Stepan sold his car to fund the trip to meet his English cousins, and it only occurred to them they had no common language when Lina and Stepan arrived.

Friends had helped translate their e-mails.

Stepan's first words at the airport - "my angliski not good" - made Graham's heart sink.

How on earth would they talk to each other? Yet that has not been a problem.

There is a real feeling of connection between them all - the will to communicate and a few good phrase books transcending any barrier.

And I can see the family resemblance between Graham and Stepan that made them recognise each other the moment they met.

Both are good-looking men, with strong faces and bright, piercing eyes.

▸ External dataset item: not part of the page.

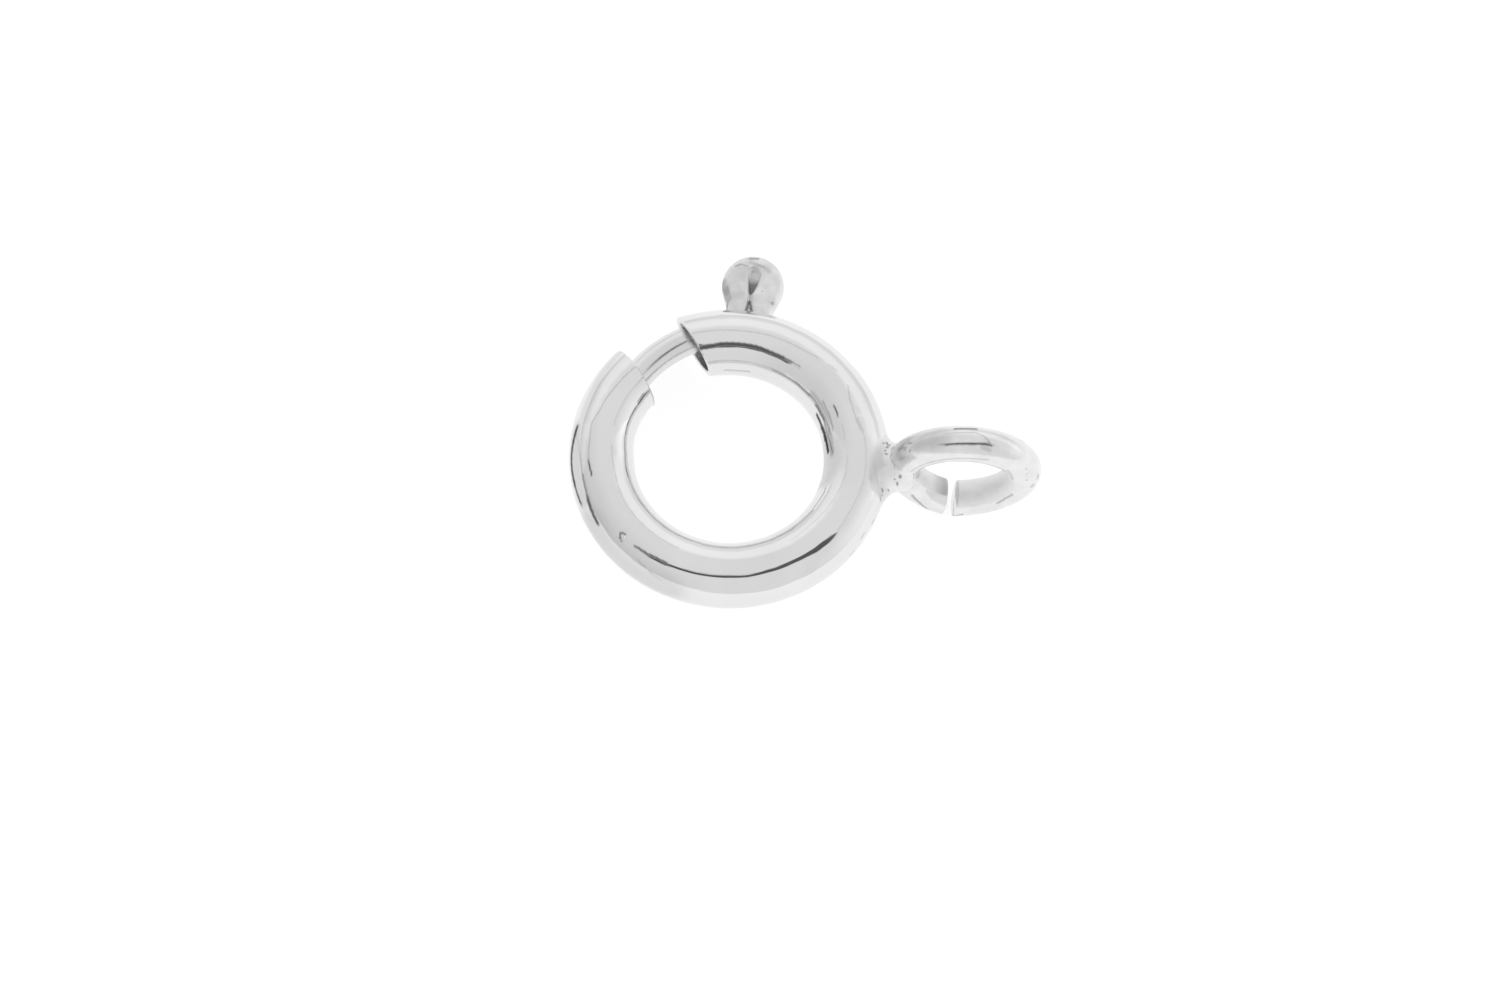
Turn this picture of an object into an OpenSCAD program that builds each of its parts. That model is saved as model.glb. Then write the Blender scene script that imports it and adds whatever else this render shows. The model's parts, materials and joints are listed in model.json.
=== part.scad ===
// Spring ring clasp: a hollow ring with a saw-cut mouth, closed by a sprung wire tongue with a thumb knob,
// and a small open jump ring soldered to its side. It lies as it comes to rest: on the low side of the
// ring's tube and on the rim of the upright jump ring. Lengths are millimetres, angles degrees.
// Angles round the ring start at the jump ring and run counter-clockwise, seen from above.

/* [Ring tube] */
// Outer diameter of the main ring
ring_od = 6; // [5.4:0.1:8]
// Diameter of the tube that the ring is bent from
tube_d = 1.23; // [1.15:0.01:1.4]
// Wall of the tube
tube_wall = 0.12; // [0.08:0.01:0.14]

/* [Mouth] */
// Direction of the mouth from the ring's centre
mouth_angle = 119.4; // [112:0.2:128]
// Width of the mouth at the middle of the tube
mouth_w = 1.26; // [0.9:0.02:1.5]
// Angle between the two saw cuts, which part outwards
mouth_splay = 7.3; // [0:0.1:12]
// How far the middle of the mouth lies beyond the ring's centre, away from the jump ring
mouth_offset = 0.175; // [0.05:0.005:0.3]

/* [Tongue] */
// Diameter of the tongue's wire
tongue_d = 0.55; // [0.45:0.01:0.6]
// How far the wire's centre line lies outside the tube's
tongue_rise = 0.045; // [0:0.005:0.06]
// Length of the tip that enters the far end of the tube
tip_reach = 0.3; // [0.1:0.02:0.5]
// Turn of the tongue round the ring that opens the mouth
open_turn = 40; // [36:1:44]
// Angle from the knob to the end of the wire's tail inside the spring
tail_turn = 35; // [15:1:50]

/* [Thumb knob] */
// Angle from the tube's cut end back to the knob
knob_setback = 23.5; // [18:0.5:28]
// Outer width of the knob's loop
knob_w = 1.16; // [1:0.02:1.3]
// Thickness of the wire in the loop
knob_wire = 0.49; // [0.42:0.01:0.5]
// Gap between the loop and the tube
knob_clear = 0.048; // [0.03:0.002:0.1]
// Half the angle of the loop's arc
loop_half = 140; // [130:1:150]
// Thickness of each leg below the loop
leg_d = 0.38; // [0.3:0.01:0.42]
// Gap between the two legs at the tube
leg_gap = 0.1; // [0.04:0.01:0.16]
// Thickness of the web that closes the eye of the loop
web_t = 0.12; // [0.06:0.01:0.2]

/* [Slot] */
// Gap between the knob's legs and the slot, all round
slot_clear = 0.11; // [0.06:0.01:0.13]
// Gap between the legs and the ends of the slot
stop_clear = 0.03; // [0.02:0.01:0.06]

/* [Spring] */
// Diameter of the spring's wire
spring_wire = 0.1; // [0.08:0.01:0.11]
// Gap between the spring and the bore
spring_clear = 0.05; // [0.04:0.005:0.06]
// Number of turns
spring_turns = 30; // [20:1:33]
// Gap between each end of the spring and what it bears on
spring_seat = 0.025; // [0.02:0.005:0.05]

/* [Crimp] */
// Angle round the ring of the dent that stops the spring
crimp_angle = 225; // [215:1:235]
// Angle of the dent round the tube's section, from the outside towards the top
crimp_lean = 56; // [40:1:90]
// Width of the dent
crimp_w = 0.2; // [0.12:0.02:0.3]
// Radius of the bump that it raises inside
bump_r = 0.3; // [0.25:0.01:0.34]

/* [Jump ring] */
// Outer diameter of the jump ring
jump_od = 2.92; // [2.5:0.02:3.6]
// Diameter of the jump ring's wire
jump_wire = 0.67; // [0.5:0.01:0.7]
// Depth to which the jump ring sits in the tube's wall
jump_sink = 0.075; // [0.06:0.005:0.1]
// Width of the jump ring's open gap
jump_gap = 0.2; // [0.1:0.02:0.3]
// Angle of the gap in the jump ring's own plane, from outwards to upwards
jump_gap_angle = 258; // [250:1:266]
// Sideways turn of the long arm towards the gap
long_skew = 5.5; // [0:0.5:8]
// Sideways turn of the short arm towards the gap
short_skew = 8; // [0:0.5:10]

/* [Solder] */
// Radius of the solder neck on the tube
neck_r = 0.5; // [0.42:0.01:0.55]
// Reach of the neck along the jump ring, beyond the tube
neck_reach = 0.3; // [0.2:0.01:0.4]
// Radius of the solder bead on each side of the neck
bead_r = 0.27; // [0.24:0.01:0.3]
// How far each bead stands out beyond the ring's outline
bead_proud = 0.095; // [0.05:0.005:0.12]
// Distance of each bead from the neck's middle
bead_side = 0.3; // [0.2:0.01:0.34]

/* [Hidden] */
$fn = 64;
over = 0.5;

ring_ro = ring_od / 2;
tube_r = tube_d / 2;
bore_r = tube_r - tube_wall;
mid_wall = tube_r - tube_wall / 2;
ring_r = ring_ro - tube_r;

// The mouth's two faces: the direction that each is square to, and how far it passes from the ring's centre
near_turn = mouth_angle - 90;
near_away = mouth_w / 2 - mouth_offset;
far_turn = near_turn + mouth_splay;
far_away = ring_r * sin(mouth_splay) - (mouth_w / 2 + mouth_offset) * cos(mouth_splay);
near_end = near_turn + acos(near_away / ring_r);
far_end = far_turn + acos(far_away / ring_r);

tongue_r = tongue_d / 2;
tongue_arc = ring_r + tongue_rise;
// The round tip is a hair thinner than the wire
tip_ease = 0.003;
tip_angle = far_end + in_degrees(tip_reach - tongue_r, tongue_arc);

knob_angle = near_end - knob_setback;
loop_r = (knob_w - knob_wire) / 2;
loop_end = [loop_r * cos(loop_half), loop_r * sin(loop_half)];
knob_arc = ring_ro + knob_clear + knob_wire / 2 - loop_end[0];
leg_side = (leg_gap + leg_d) / 2;
leg_turn = asin((leg_side + leg_d / 2) / ring_r);

slot_w = leg_d + 2 * slot_clear;
slot_turn = asin((leg_side + leg_d / 2 + stop_clear) / ring_ro);
slot_from = knob_angle - open_turn - slot_turn;
slot_to = knob_angle + slot_turn;
slot_inset = in_degrees(slot_w / 2, ring_ro);

coil_r = bore_r - spring_clear - spring_wire / 2;
seat_turn = in_degrees(spring_seat + spring_wire / 2, ring_r);
spring_from = knob_angle - leg_turn - seat_turn;
spring_to = crimp_angle - 360 + asin(bump_r / ring_r) + seat_turn;
coil_steps = 12;
wire_sides = 6;

jump_ro = jump_od / 2;
jump_wr = jump_wire / 2;
jump_r = jump_ro - jump_wr;
jump_x = ring_ro + jump_ro - jump_sink;
// The wire swells by a hair where an arm bends off, which covers the joint between the arcs
bend_gap = 0.5;
bend_swell = 0.004;

neck_from = ring_r + bore_r / 2;
neck_to = ring_ro + neck_reach;

// At rest the ring tips until its tube and the rim of the jump ring both touch the floor
rest_tilt = asin((jump_ro - tube_r) / (ring_r + jump_x));
rest_height = ring_r * sin(rest_tilt) + tube_r;
left_x = -ring_r * cos(rest_tilt) - tube_r;
right_x = jump_x * cos(rest_tilt) + jump_ro;
far_y = knob_arc * sin(knob_angle) + knob_w / 2;

function in_degrees(length, radius) = length / radius * 180 / PI;

module at_rest() {
    translate([-(left_x + right_x) / 2, (ring_ro - far_y) / 2, rest_height])
        rotate([0, -rest_tilt, 0])
            children();
}

// Round bar bent to part of a circle round Z
module bent_bar(radius, bar_r, from, to) {
    rotate([0, 0, from])
        rotate_extrude(angle = to - from)
            translate([radius, 0])
                circle(r = bar_r);
}

// Round bar between two points of the XY plane
module straight_bar(a, b, bar_r) {
    reach = b - a;
    translate([a[0], a[1], 0])
        rotate([0, 0, atan2(reach[1], reach[0])])
            rotate([0, 90, 0])
                cylinder(h = norm(reach), r = bar_r);
}

module ring_tube(section_r) {
    rotate([0, 0, mouth_angle])
        rotate_extrude()
            translate([ring_r, 0])
                rotate(180)
                    circle(r = section_r);
}

// Wedge between the mouth's two faces
module mouth_cut() {
    reach = ring_ro + over;
    near_side = mouth_offset - mouth_w / 2;
    far_side = mouth_offset + mouth_w / 2;
    rotate([0, 0, mouth_angle])
        translate([0, 0, -tube_r - over])
            linear_extrude(tube_d + 2 * over)
                polygon([
                    [0, near_side],
                    [reach, near_side],
                    [reach, far_side + (reach - ring_r) * tan(mouth_splay)],
                    [0, far_side - ring_r * tan(mouth_splay)]
                ]);
}

// Long slot with round ends through the tube's outer wall
module knob_slot() {
    rotate([0, 0, slot_from + slot_inset])
        rotate_extrude(angle = slot_to - slot_from - 2 * slot_inset)
            translate([ring_r, -slot_w / 2])
                square([tube_r + over, slot_w]);
    for (end = [slot_from + slot_inset, slot_to - slot_inset])
        rotate([0, 0, end])
            translate([ring_r, 0, 0])
                rotate([0, 90, 0])
                    cylinder(h = tube_r + over, d = slot_w);
}

// Places things on the tube's skin where the crimp is
module at_crimp(depth) {
    rotate([0, 0, crimp_angle])
        translate([ring_r, 0, 0])
            rotate([0, -crimp_lean, 0])
                translate([tube_r - depth, 0, 0])
                    children();
}

// Bump inside the tube, on which the spring bears
module crimp_bump() {
    intersection() {
        ring_tube(mid_wall);
        at_crimp(tube_wall / 2)
            sphere(r = bump_r);
    }
}

// Open ring that stands across the main ring, in the XZ plane, with its arms skewed towards the gap
module jump_ring() {
    translate([jump_x, 0, 0])
        rotate([90, 0, 0])
            difference() {
                union() {
                    bent_bar(jump_r, jump_wr, bend_gap, 180 - bend_gap);
                    jump_arm(1, jump_gap_angle - 360, -bend_gap, long_skew);
                    jump_arm(-1, 180 + bend_gap, jump_gap_angle, short_skew);
                    for (side = [-1, 1])
                        translate([side * jump_r, 0, 0])
                            sphere(r = jump_wr + bend_swell);
                }
                rotate([0, 0, jump_gap_angle])
                    translate([0, -jump_gap / 2, -jump_ro])
                        cube([jump_ro + over, jump_gap, jump_od]);
            }
}

// One lower arm, turned about the upright tangent where it leaves the upper half
module jump_arm(side, from, to, skew) {
    translate([side * jump_r, 0, 0])
        rotate([0, side * skew, 0])
            translate([-side * jump_r, 0, 0])
                bent_bar(jump_r, jump_wr, from, to);
}

// Cone of solder between the tube and the jump ring, with a bead in the groove on each side
module solder() {
    translate([neck_from, 0, 0])
        rotate([0, 90, 0])
            cylinder(h = neck_to - neck_from, r1 = neck_r, r2 = jump_wr);
    for (side = [-1, 1])
        translate([ring_ro + bead_proud - bead_r, side * bead_side, 0])
            sphere(r = bead_r);
}

module case() {
    color("silver") at_rest() {
        difference() {
            union() {
                difference() {
                    ring_tube(tube_r);
                    ring_tube(bore_r);
                }
                difference() {
                    union() {
                        solder();
                        jump_ring();
                    }
                    ring_tube(mid_wall);
                }
                crimp_bump();
            }
            mouth_cut();
            knob_slot();
            at_crimp(0)
                sphere(d = crimp_w);
        }
    }
}

module tongue() {
    color("gainsboro") at_rest() {
        bent_bar(tongue_arc, tongue_r, knob_angle - tail_turn, tip_angle);
        rotate([0, 0, tip_angle])
            translate([tongue_arc, 0, 0])
                sphere(r = tongue_r - tip_ease);
        rotate([0, 0, knob_angle])
            translate([knob_arc, 0, 0])
                thumb_knob();
    }
}

// Hairpin of wire that points outwards along X, from its loop's centre
module thumb_knob() {
    bent_bar(loop_r, knob_wire / 2, -loop_half, loop_half);
    translate([0, 0, -web_t / 2])
        cylinder(h = web_t, r = loop_r);
    for (side = [-1, 1]) {
        end = [loop_end[0], side * loop_end[1]];
        translate([end[0], end[1], 0])
            sphere(d = knob_wire);
        straight_bar([ring_r - knob_arc, side * leg_side], end, leg_d / 2);
    }
}

// Point on the spring's wire: turn counts the coils, side goes round the wire
function spring_point(turn, side) =
    let (
        place = spring_from + (spring_to - spring_from) * turn / spring_turns,
        around = 360 * turn,
        out = coil_r + spring_wire / 2 * cos(side),
        along = spring_wire / 2 * sin(side),
        rho = ring_r + out * cos(around)
    )
    [
        rho * cos(place) - along * sin(place),
        rho * sin(place) + along * cos(place),
        out * sin(around)
    ];

module spring() {
    rings = spring_turns * coil_steps;
    points = [
        for (i = [0:rings], j = [0:wire_sides - 1])
            spring_point(i / coil_steps, 360 * j / wire_sides)
    ];
    skin = [
        for (i = [0:rings - 1], j = [0:wire_sides - 1])
            let (k = (j + 1) % wire_sides, low = i * wire_sides, high = low + wire_sides)
                each [[low + j, low + k, high + k], [low + j, high + k, high + j]]
    ];
    first_cap = [for (j = [wire_sides - 1:-1:0]) j];
    last_cap = [for (j = [0:wire_sides - 1]) rings * wire_sides + j];
    color("lightsteelblue") at_rest()
        polyhedron(points = points, faces = concat(skin, [first_cap, last_cap]));
}

case();
tongue();
spring();
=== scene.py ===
import json
import math

import bpy
import numpy as np
from mathutils import Matrix, Vector


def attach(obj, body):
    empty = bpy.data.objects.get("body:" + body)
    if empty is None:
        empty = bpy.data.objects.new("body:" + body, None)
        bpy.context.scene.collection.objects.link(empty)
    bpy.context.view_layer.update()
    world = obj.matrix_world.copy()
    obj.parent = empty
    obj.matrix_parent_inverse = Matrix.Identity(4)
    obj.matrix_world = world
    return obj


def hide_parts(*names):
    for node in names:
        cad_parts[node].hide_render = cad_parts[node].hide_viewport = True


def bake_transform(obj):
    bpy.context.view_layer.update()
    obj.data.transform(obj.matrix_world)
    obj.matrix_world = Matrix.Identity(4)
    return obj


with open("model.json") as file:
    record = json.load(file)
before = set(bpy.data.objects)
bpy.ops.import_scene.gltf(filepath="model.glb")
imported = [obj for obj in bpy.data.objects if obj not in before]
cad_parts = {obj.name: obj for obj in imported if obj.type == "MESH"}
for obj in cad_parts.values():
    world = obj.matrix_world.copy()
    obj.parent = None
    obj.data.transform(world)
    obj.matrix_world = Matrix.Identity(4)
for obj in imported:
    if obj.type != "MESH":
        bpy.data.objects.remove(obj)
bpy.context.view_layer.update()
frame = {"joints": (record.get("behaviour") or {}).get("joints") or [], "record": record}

MM = 0.001
WHOLE_TURN = 360.0
HALF_TURN = 180.0

# The clasp's sizes, in millimetres and degrees, as the solids have them
RING_RO = 3.0
TUBE_R = 0.615
WALL = 0.12
BORE_R = TUBE_R - WALL
RING_R = RING_RO - TUBE_R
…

They swap childhood photos that show how like his father Stepan is, too.

Stepan and Graham are both keen footballers, as were their fathers.

They have talked a lot over the past few weeks - about history, about fate, about how different their lives have been growing up in such different places.

For Stepan and Lina, who both grew up under communism, family was always the most important thing.

No regrets

He and Kapitolina are looking forward to Graham visiting them in Archangel next month, his first trip to Russia - likely to be just as much a culture shock as Oxford Street was to Lina.

She looks across at her son and his cousin, and a warm smile spreads across her face.

"I always believed this would happen. I put my hope in God and I knew this day would come," she says.

As I get up to go, a little unsteadily a few hours later, they are still catching up on 60 years of family history.

I notice that Graham, Dianne and Stepan have their hands over one of Kapitolina's, as if trying to reassure her that this is real, not just a dream.

Or perhaps trying to console her for the years she suffered, concealing the past from her son.

From her face though, it is clear Kapitolina has no regrets.

"I was never sorry about loving Thomas," she tells me as I leave.

"Even in the hardest times, I always remembered him with love."